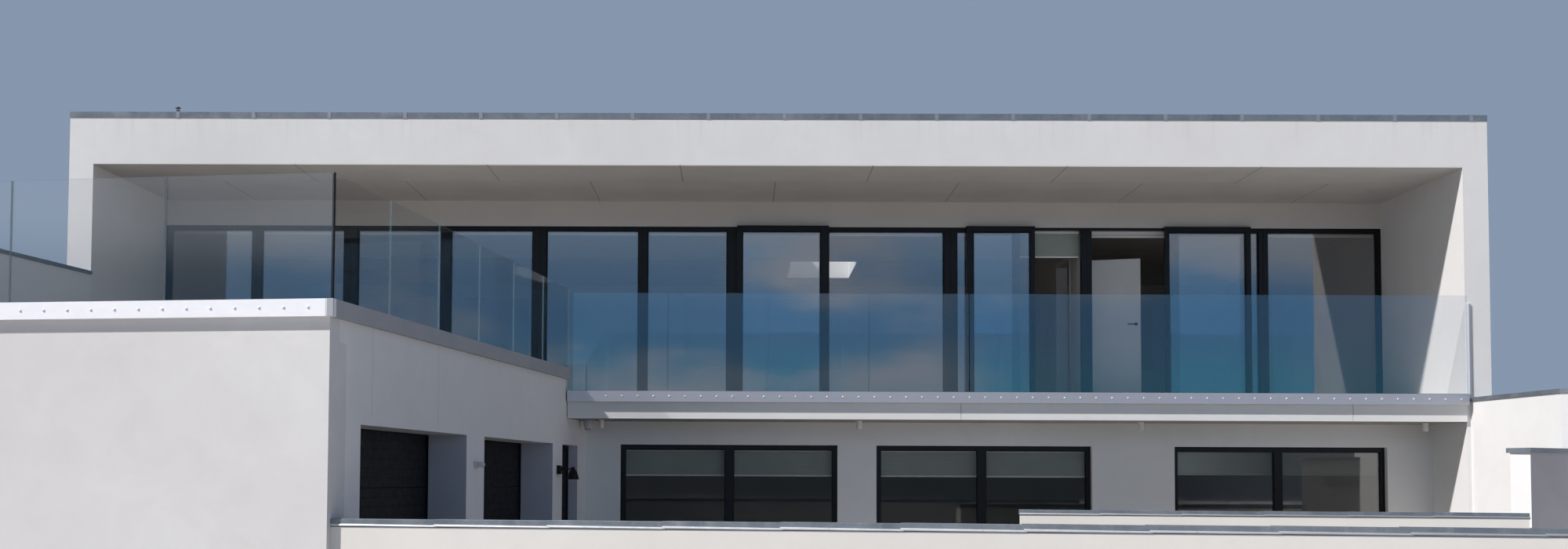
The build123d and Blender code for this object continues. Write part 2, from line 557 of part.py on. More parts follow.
--------------------
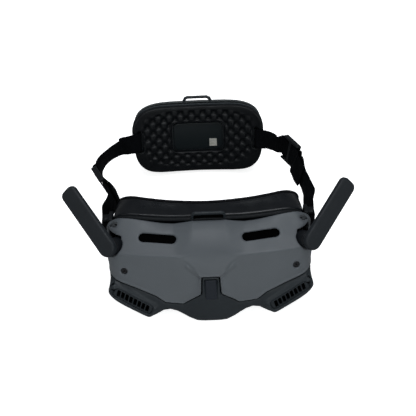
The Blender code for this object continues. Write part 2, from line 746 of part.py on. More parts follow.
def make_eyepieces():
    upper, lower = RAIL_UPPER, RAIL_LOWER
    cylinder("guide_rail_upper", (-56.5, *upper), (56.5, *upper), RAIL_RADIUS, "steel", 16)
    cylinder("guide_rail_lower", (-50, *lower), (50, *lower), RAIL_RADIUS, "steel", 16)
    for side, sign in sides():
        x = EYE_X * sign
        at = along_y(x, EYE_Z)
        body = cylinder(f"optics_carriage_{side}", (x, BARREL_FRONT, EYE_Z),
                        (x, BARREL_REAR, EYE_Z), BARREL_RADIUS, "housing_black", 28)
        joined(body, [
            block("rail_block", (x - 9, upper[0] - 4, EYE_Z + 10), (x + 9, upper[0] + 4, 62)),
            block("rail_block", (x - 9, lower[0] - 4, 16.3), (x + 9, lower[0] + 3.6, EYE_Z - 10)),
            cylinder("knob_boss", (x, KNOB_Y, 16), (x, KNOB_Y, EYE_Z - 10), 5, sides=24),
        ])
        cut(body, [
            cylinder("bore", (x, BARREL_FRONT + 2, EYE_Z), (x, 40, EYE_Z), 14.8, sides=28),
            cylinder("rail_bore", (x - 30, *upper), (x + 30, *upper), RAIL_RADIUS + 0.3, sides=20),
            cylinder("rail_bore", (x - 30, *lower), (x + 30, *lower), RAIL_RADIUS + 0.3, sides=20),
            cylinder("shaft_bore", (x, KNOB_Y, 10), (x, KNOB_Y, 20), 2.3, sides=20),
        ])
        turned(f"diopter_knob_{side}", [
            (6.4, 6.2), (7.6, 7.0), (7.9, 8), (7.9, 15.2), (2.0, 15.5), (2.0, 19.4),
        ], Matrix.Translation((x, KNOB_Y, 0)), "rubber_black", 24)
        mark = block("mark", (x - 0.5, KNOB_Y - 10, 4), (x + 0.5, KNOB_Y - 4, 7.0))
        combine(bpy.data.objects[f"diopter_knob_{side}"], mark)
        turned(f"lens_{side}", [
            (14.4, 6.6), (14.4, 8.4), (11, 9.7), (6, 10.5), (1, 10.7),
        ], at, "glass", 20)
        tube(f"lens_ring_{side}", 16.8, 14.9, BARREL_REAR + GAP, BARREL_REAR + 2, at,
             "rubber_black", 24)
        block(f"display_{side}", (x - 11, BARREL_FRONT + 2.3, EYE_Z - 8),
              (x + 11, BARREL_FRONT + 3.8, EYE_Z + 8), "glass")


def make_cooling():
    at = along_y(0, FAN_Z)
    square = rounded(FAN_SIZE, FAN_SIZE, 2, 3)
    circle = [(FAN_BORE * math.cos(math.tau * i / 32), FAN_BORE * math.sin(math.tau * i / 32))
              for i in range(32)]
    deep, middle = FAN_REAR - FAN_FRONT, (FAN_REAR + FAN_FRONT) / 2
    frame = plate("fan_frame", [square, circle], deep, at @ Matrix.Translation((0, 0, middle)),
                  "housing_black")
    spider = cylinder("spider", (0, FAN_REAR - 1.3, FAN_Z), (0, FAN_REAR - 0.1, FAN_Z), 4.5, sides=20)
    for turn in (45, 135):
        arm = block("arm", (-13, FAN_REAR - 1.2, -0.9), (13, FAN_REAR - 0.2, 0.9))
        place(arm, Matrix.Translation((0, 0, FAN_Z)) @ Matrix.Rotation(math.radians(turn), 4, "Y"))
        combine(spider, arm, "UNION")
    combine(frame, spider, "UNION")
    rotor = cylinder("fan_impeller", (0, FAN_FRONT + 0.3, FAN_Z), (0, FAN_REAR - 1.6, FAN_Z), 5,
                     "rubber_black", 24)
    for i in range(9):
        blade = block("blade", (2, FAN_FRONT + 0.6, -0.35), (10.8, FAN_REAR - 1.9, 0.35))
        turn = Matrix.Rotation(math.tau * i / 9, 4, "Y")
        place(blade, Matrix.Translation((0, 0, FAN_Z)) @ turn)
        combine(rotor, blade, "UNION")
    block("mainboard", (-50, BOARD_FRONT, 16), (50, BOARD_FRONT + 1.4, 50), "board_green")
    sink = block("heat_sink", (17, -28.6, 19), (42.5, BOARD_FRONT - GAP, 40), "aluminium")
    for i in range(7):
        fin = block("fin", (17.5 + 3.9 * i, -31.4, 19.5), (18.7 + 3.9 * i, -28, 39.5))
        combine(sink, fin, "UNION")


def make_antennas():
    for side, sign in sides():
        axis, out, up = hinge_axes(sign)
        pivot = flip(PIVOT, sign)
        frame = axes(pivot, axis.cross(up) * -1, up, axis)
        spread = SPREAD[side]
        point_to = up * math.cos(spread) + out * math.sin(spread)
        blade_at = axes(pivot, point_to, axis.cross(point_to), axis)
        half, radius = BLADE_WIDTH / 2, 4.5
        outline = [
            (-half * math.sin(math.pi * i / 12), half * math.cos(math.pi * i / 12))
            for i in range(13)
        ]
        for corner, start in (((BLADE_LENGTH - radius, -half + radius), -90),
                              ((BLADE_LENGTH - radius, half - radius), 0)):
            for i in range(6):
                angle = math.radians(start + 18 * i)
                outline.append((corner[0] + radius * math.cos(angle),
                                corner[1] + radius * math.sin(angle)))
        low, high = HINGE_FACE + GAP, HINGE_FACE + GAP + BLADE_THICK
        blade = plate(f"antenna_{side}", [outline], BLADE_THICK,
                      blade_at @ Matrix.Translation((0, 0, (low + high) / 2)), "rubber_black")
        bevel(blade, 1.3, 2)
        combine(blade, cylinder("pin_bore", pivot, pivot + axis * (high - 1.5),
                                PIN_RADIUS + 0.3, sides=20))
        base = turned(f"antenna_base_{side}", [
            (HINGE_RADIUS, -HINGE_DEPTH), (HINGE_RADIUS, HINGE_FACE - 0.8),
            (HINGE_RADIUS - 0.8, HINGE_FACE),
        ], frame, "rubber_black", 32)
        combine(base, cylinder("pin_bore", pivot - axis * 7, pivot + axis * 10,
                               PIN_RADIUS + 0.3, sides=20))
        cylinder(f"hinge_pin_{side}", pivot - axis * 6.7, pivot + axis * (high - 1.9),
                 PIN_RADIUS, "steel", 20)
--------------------
TASK OBJECTIVE:
Repeat, exactly as they stand above, the lines from the line with "The Blender code" to the line with "(x + 11, BARREL_FRONT", both lines included.

COMPLETE ANSWER:
The Blender code for this object continues. Write part 2, from line 746 of part.py on. More parts follow.
def make_eyepieces():
    upper, lower = RAIL_UPPER, RAIL_LOWER
    cylinder("guide_rail_upper", (-56.5, *upper), (56.5, *upper), RAIL_RADIUS, "steel", 16)
    cylinder("guide_rail_lower", (-50, *lower), (50, *lower), RAIL_RADIUS, "steel", 16)
    for side, sign in sides():
        x = EYE_X * sign
        at = along_y(x, EYE_Z)
        body = cylinder(f"optics_carriage_{side}", (x, BARREL_FRONT, EYE_Z),
                        (x, BARREL_REAR, EYE_Z), BARREL_RADIUS, "housing_black", 28)
        joined(body, [
            block("rail_block", (x - 9, upper[0] - 4, EYE_Z + 10), (x + 9, upper[0] + 4, 62)),
            block("rail_block", (x - 9, lower[0] - 4, 16.3), (x + 9, lower[0] + 3.6, EYE_Z - 10)),
            cylinder("knob_boss", (x, KNOB_Y, 16), (x, KNOB_Y, EYE_Z - 10), 5, sides=24),
        ])
        cut(body, [
            cylinder("bore", (x, BARREL_FRONT + 2, EYE_Z), (x, 40, EYE_Z), 14.8, sides=28),
            cylinder("rail_bore", (x - 30, *upper), (x + 30, *upper), RAIL_RADIUS + 0.3, sides=20),
            cylinder("rail_bore", (x - 30, *lower), (x + 30, *lower), RAIL_RADIUS + 0.3, sides=20),
            cylinder("shaft_bore", (x, KNOB_Y, 10), (x, KNOB_Y, 20), 2.3, sides=20),
        ])
        turned(f"diopter_knob_{side}", [
            (6.4, 6.2), (7.6, 7.0), (7.9, 8), (7.9, 15.2), (2.0, 15.5), (2.0, 19.4),
        ], Matrix.Translation((x, KNOB_Y, 0)), "rubber_black", 24)
        mark = block("mark", (x - 0.5, KNOB_Y - 10, 4), (x + 0.5, KNOB_Y - 4, 7.0))
        combine(bpy.data.objects[f"diopter_knob_{side}"], mark)
        turned(f"lens_{side}", [
            (14.4, 6.6), (14.4, 8.4), (11, 9.7), (6, 10.5), (1, 10.7),
        ], at, "glass", 20)
        tube(f"lens_ring_{side}", 16.8, 14.9, BARREL_REAR + GAP, BARREL_REAR + 2, at,
             "rubber_black", 24)
        block(f"display_{side}", (x - 11, BARREL_FRONT + 2.3, EYE_Z - 8),
              (x + 11, BARREL_FRONT + 3.8, EYE_Z + 8), "glass")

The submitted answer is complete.